Currywurst and draft glasses of Holsten were the order of the day, with a refund provided for the return of the plastic glasses and paper bowl. Probably 4000 people filed in for the 2pm kickoff, including a crowd of 100 or so HSV supporters.
HSV II is running away with the league this season, so although VfB Lübeck has been in great form, this would be a real challenge. It was amazing football. HSV II was fast, with a couple of speedy wingers tearing up the VfB fullbacks. In return the local boys put in tackle after tackle in the middle of the park. They were unrelenting, mostly accurate and unapologetic when they sent the young Hamburgers clattering to the pitch.
A lucky goal in the first minute set Hamburg up 1-0 but the Lübeckers didn’t give up. They launched a furious series of attacks with a fierce press that pressured the HSV backline and created tons of turnovers. Nothing got through however and eventually Hamburg settled in and absorbed pressure, using their speed to launch counters and stretch the back line.
All afternoon it went back and forth and after the hour the yellow cards started coming in waves. The blood was bad, the home fans were whistling fiercely every time the HSV keeper held the ball. Players were stretchered off, or subbed for limps, and by the time the 80th minute rolled around a red card to the home side all but assured a loss. The game finished 2-0, but the result betrays the fun. Fans in the stands were enthusiastically behind their team the whole way, cheering each tackle, razzing the opponents, taking a strip off the referee.

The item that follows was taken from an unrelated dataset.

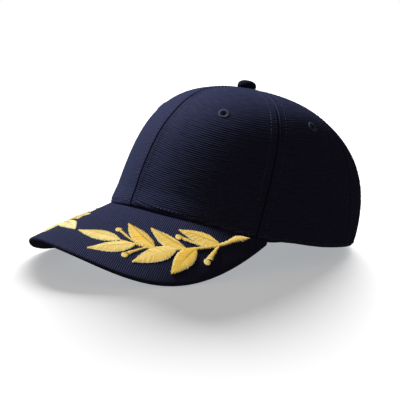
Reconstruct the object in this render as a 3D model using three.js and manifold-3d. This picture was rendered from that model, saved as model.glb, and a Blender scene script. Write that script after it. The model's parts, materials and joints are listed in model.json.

The players and fans mingled afterwards while the HSV boys celebrated with their away contingent. I stayed around until it was quiet again, and the green and white flags came down, the currywurst stand shuttered up, and a U14 game got underway on the neighbouring turf pitch. The spring birds took over the ground again, a few old timers stood around drinking draft and reminiscing – its a club after all – and the rest of the locals got on their bikes and rode home.